Last month, Amazon’s hit comedy series, Marvellous Mrs Maisel, about a 1950s New York wife and mother who, dumped by her adulterous husband becomes a stand-up comedienne, won two Golden Globes. It is, quite simply, bliss. Played by the enchanting Rachel Brosnahan, its twenty-five-year old heroine is, despite anxieties over entertaining the rabbi to dinner and maintaining a chic Upper West Side address, a creation anyone can enjoy. What young woman, madly in love for the first time, has not frantically re-applied make-up while her partner is sleeping? What woman, disappointed in love, does not yearn to get the best revenge in the form of professional success?
Dauntless and good-natured, Marvellous Mrs Maisel with its exquisite 1950s clothes, its spirited heroine and its charming period music, has cheered audiences on both sides of the Atlantic.
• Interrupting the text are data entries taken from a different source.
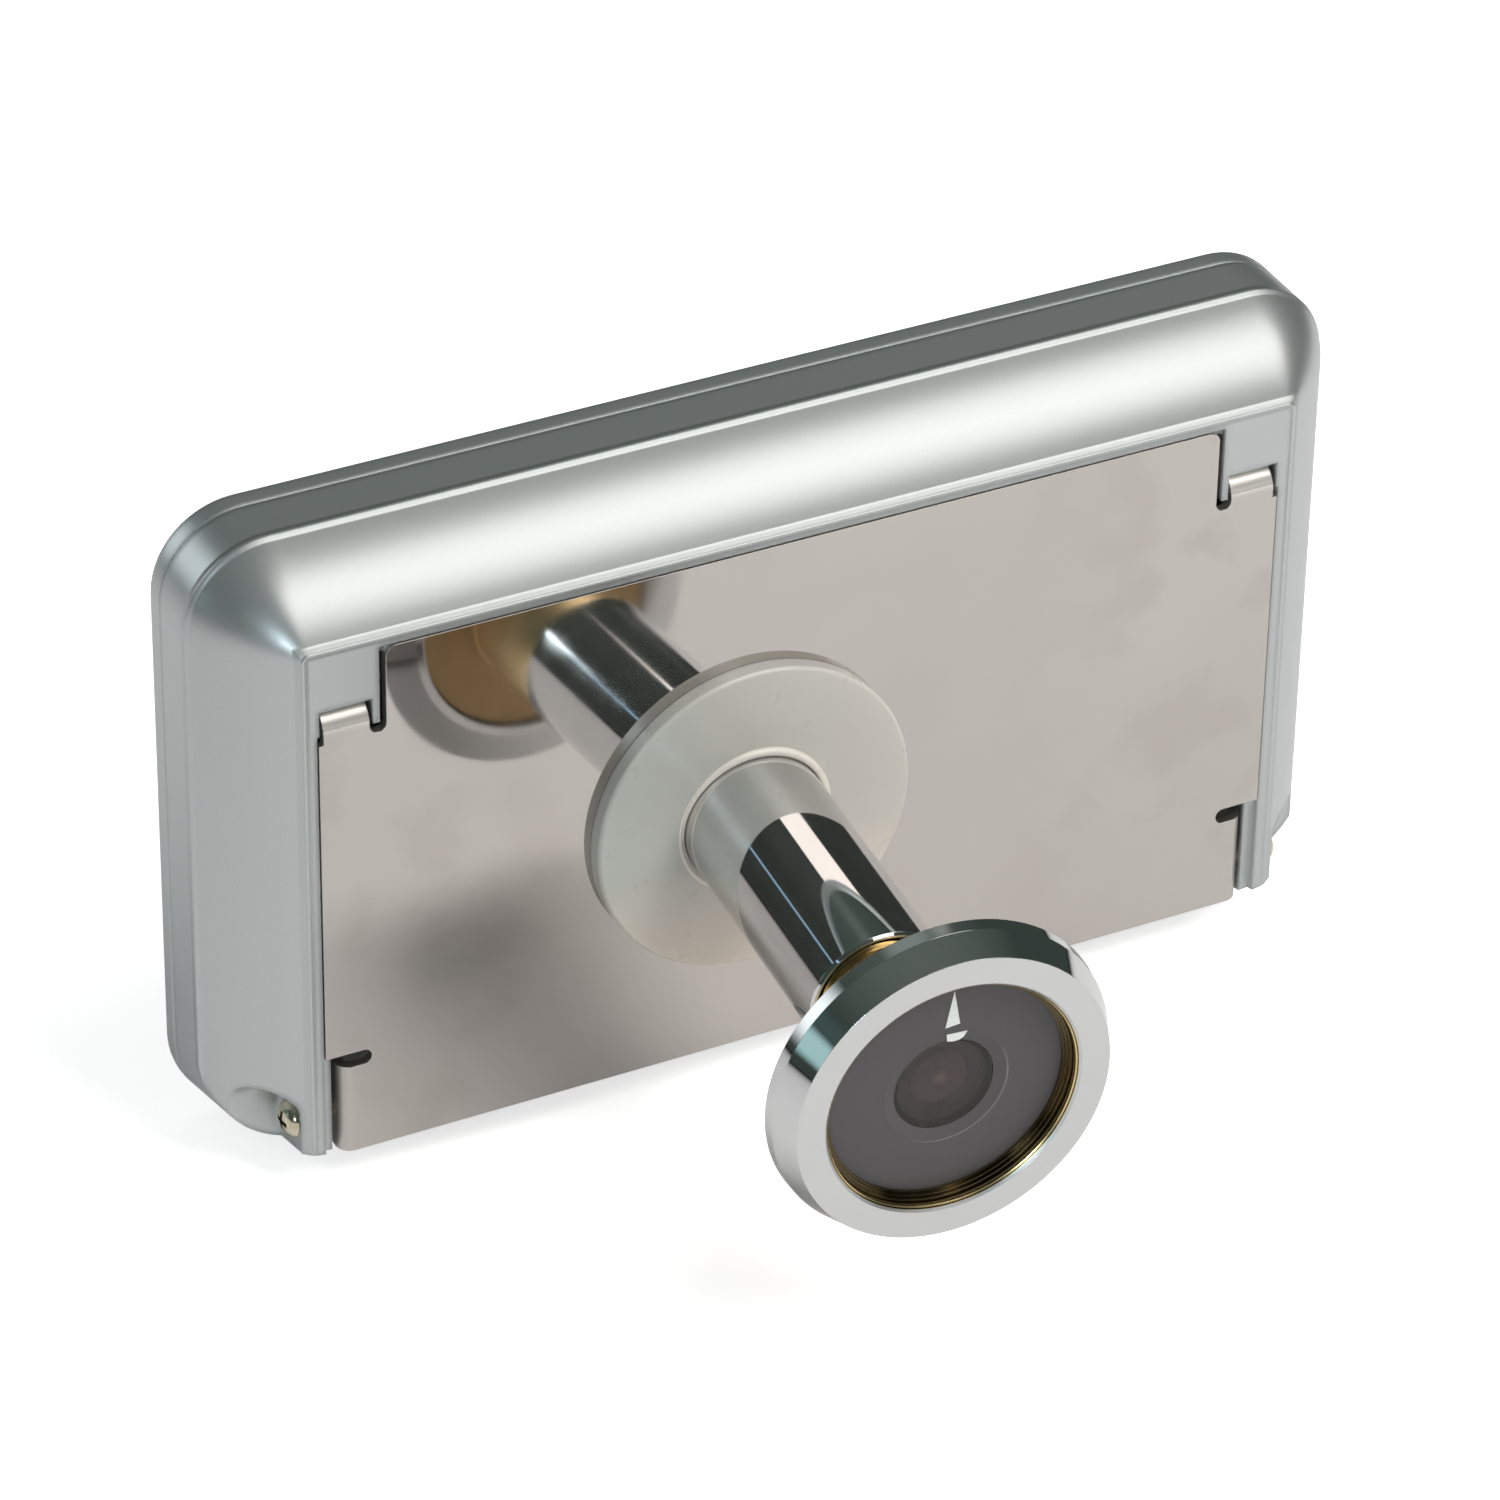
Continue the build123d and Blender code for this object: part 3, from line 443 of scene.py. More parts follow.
def step(tree, kind, settings=None, **values):
    """A node of a tree with its settings, and its inputs as numbers or sockets."""
    node = tree.nodes.new(kind)
    for key, value in (settings or {}).items():
        setattr(node, key, value)
    for key, value in values.items():
        fill(tree, node.inputs[key.replace("_", " ")], value)
    return node


def growth(name, **inputs):
    """A Geometry Nodes tree with named inputs beside the geometry, and its two end nodes."""
    tree = bpy.data.node_groups.new(name, "GeometryNodeTree")
    tree.interface.new_socket("Geometry", in_out="INPUT", socket_type="NodeSocketGeometry")
    for label, value in inputs.items():
        kind = "NodeSocketMaterial" if isinstance(value, bpy.types.Material) else "NodeSocketFloat"
        tree.interface.new_socket(label, in_out="INPUT", socket_type=kind).default_value = value
    tree.interface.new_socket("Geometry", in_out="OUTPUT", socket_type="NodeSocketGeometry")
    return tree, tree.nodes.new("NodeGroupInput").outputs, tree.nodes.new("NodeGroupOutput").inputs


def add_piece(name, mesh, body, material, slot_name, *stands_for):
    """Put a finished mesh into the scene as a piece that rides on a body."""
    piece = bpy.data.objects.new(name, mesh)
    bpy.context.scene.collection.objects.link(piece)
    piece.data.materials.clear()
    piece.data.materials.append(material)
    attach(piece, body)
    if stands_for:
        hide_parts(*stands_for)


def grow(name, points, tree, values, body, material, slot_name, *stands_for, directions=()):
    """Run a tree on a row of points, and keep what it makes as a plain piece."""
    row = bpy.data.meshes.new(name + "_points")
    row.from_pydata([Vector(point) * mm for point in points], [], [])
    if directions:
        outward = row.attributes.new("outward", "FLOAT_VECTOR", "POINT")
        for item, direction in zip(outward.data, directions):
            item.vector = direction
    seed = bpy.data.objects.new(name + "_seed", row)
    bpy.context.scene.collection.objects.link(seed)
    modifier = seed.modifiers.new("growth", "NODES")
    modifier.node_group = tree
    values = {"Material": material, **values}
    for item in tree.interface.items_tree:
        if item.in_out == "INPUT" and item.name in values:
            modifier[item.identifier] = values[item.name]
    state = bpy.context.evaluated_depsgraph_get()
    mesh = bpy.data.meshes.new_from_object(seed.evaluated_get(state), depsgraph=state)
    bpy.data.objects.remove(seed)
    shape = bmesh.new()
    shape.from_mesh(mesh)
    bmesh.ops.recalc_face_normals(shape, faces=shape.faces)
    for face in shape.faces:
        face.smooth = True
    shape.to_mesh(mesh)
    shape.free()
    mesh.set_sharp_from_angle(angle=sharp_angle)
    mesh.name = name
    add_piece(name, mesh, body, material, slot_name, *stands_for)


milky = coat("milky_plastic", washer_shaded_side, metallic=0.0, roughness=0.30, Subsurface_Weight=0.3,
             Subsurface_Radius=(1.0, 1.0, 0.8), Subsurface_Scale=washer_scatter_depth,
             Coat_Weight=0.35, Coat_Roughness=0.2)
# Painted shading: darker on the left and lighter on the right, lighter towards the bottom, and
# lighter on the rim round the bore
across = between(milky, along(milky, "X"), -washer_reach, washer_reach, 0, 1)
lower = between(milky, along(milky, "Z"), -washer_reach, -washer_reach / 4, 1, 0)
side_painted_shading = blend(milky, across, washer_shaded_side, washer_lit_side)
washer_painted_shading = blend(milky, lower, side_painted_shading, washer_bottom_painted_light)
in_lip = maths(milky.node_tree, "LESS_THAN", barrel_place(milky)[1], washer_lip_radius)
drive(milky, "Base Color", blend(milky, in_lip, washer_painted_shading, washer_lip_painted_light))
drive(milky, "Roughness", wander(milky, washer_cloud_size, *washer_roughness))
relief(milky, pattern(milky, washer_grain_size), *washer_relief)
dress(milky, "gasket_washer")

# The lathe tree: each point is (radius, distance along the barrel) of a closed outline. A grid
# as long as the outline is rolled round the barrel's axis, and a thread is cut into its crest.
thread_flank_slope = 2.6
thread_crest_flat = 0.15
crest_tolerance = 0.01 * mm
weld_distance = 0.001 * mm

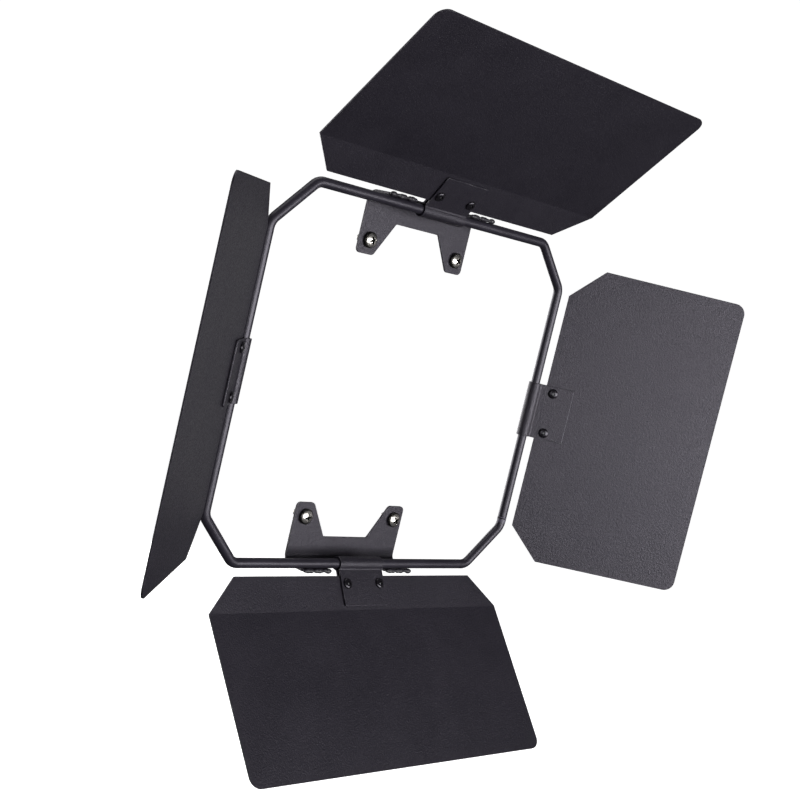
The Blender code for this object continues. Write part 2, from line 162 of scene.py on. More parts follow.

For once, every major character except Midge’s rival (her husband’s secretary, naturally) is Jewish. Yet while the jokes are laced with the self-deprecating irony familiar in comedies from the Marx Brothers to Woody Allen, Midge’s family and friends are universal archetypes. We know these people, with their loving anxiety, their pride, fallibility and hopes: they are Every Family. Given the resort to stereotypes in even the most sympathetic portrayals of Jewish culture (including, oddly, many written or directed by Jews) this series’ avoidance of any trace of parody, lazy tropes or condescension is a significant accomplishment. It’s very, very funny, and its heroine is stunning. A second series is now commissioned.
Interestingly, Midge Maisel’s perfectionism also manages to be comically celebratory of the femininity that Orthodox Jewish women, however intelligent, educated and opinionated, are expected to conceal. It’s a custom that is also challenged in Disobedience, the hotly-anticipated film of Naomi Alderman’s best-selling first novel, released in April. Starring Rachel Weisz as a woman returning to an Orthodox Jewish community in North London for the funeral of her father, from whom she has been estranged. Liberated by New York, she re-encounters the love of her life – another woman, played by Rachel McAdams, whose wig and dowdy “frumm” dress are the outward manifestations of a religious convention as strict and strange to most British Jews as those of the Amish are to Anglicans. Essentially, it’s a story about a woman acknowledging her true self. The Oscar-winning Weisz is internationally acclaimed, yet this is only the second time she has played a specifically Jewish role (the first, a year ago, being in the film Denial).
There is, I suspect, a sombre reason for this, in that the Muslim community is now the one demonised as alien and dangerous. Beside the woman in the niquab, the one in a wig looks unthreatening. Yet I also think that in any year, a book like the Wingate winner would have melted all hearts because of its captivating real-life heroine. You fall in love with her, much as the author does, and even when the comedy darkens her magnetism remains.
A former Hollywood scriptwriter, “Hankie” was a remarkable character at odds with what is normal. When she takes the young Michael under her wing, she teaches him courage in the face of bullying.
“You don’t want to be ordinary, do you, Lovey? To fit in? Fitting in is a form of living death. You want to stand apart from your peers, always”, she tells the young Michael.
Her words could stand for all those who are now stepping forwards into the limelight.